Ein Erfolg gegen Frankfurt, das Team mit dem zu rupfenden Hühnchen und Rückenwind aus einem begeisternden 5:2 gegen Leverkusen scheint angesichts all dessen fast ausgeschlossen. Wir lassen uns gerne überraschen.

Seitenwahl-Prognose

Christian Spoo: Borussia wehrt sich, aber vergeblich. Gegen die gute Frankfurter Defensive um Da Costa, Hinteregger und Tuta gelingt den erlahmten „Büffeln“ nichts und hinten gibt es genug Wackler, um der Eintracht einen 2:0-Sieg im Borussia-Park zu ermöglichen.
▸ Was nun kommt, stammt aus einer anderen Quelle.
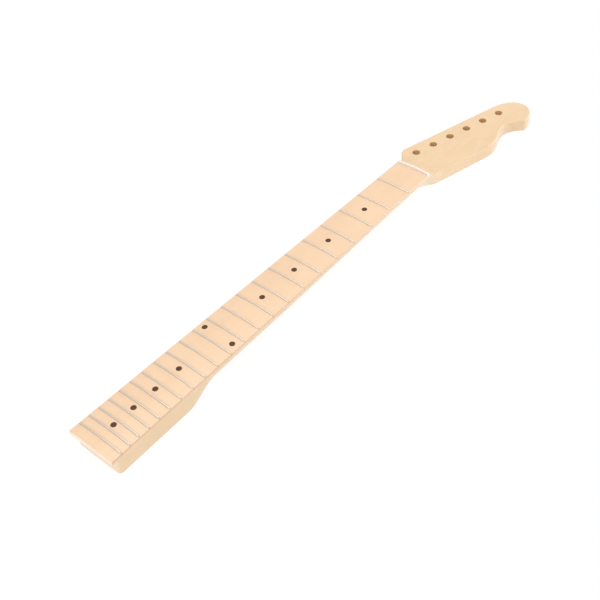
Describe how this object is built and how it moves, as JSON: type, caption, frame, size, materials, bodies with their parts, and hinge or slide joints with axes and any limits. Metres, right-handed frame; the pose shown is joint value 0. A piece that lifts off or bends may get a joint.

Uwe Pirl: Es treffen zwei Mannschaften aufeinander, deren eine in den letzten Spielen nach einem Rückstand regelmäßig auseinandergebrochen ist, wohingegen die andere Spiele spektakulär dreht. Noch Fragen? 2:0 für Frankfurt.

Michael Heinen: Im Fußball ist fast alles möglich. Also auch ein Sieg der völlig verunsicherten Fohlen gegen formstarke Adler. Die Realität wird aber aller Voraussicht nach anders aussehen. Nach der erneuten 1:4-Niederlage taumelt Borussia einem traurigen Weihnachtsfest entgegen.

Claus-Dieter Mayer: Zumindest der Einsatz stimmt diesmal bei der Borussia. In einem hektischen und zerfahrenem Spiel gibt es ein glückliches 1:1, dass anschließend wie die Meisterschaft gefeiert wird.

Thomas Häcki: Mit bissigem Anrennen kann ein 4:1 Erfolg gesichert werden - leider für den Gast.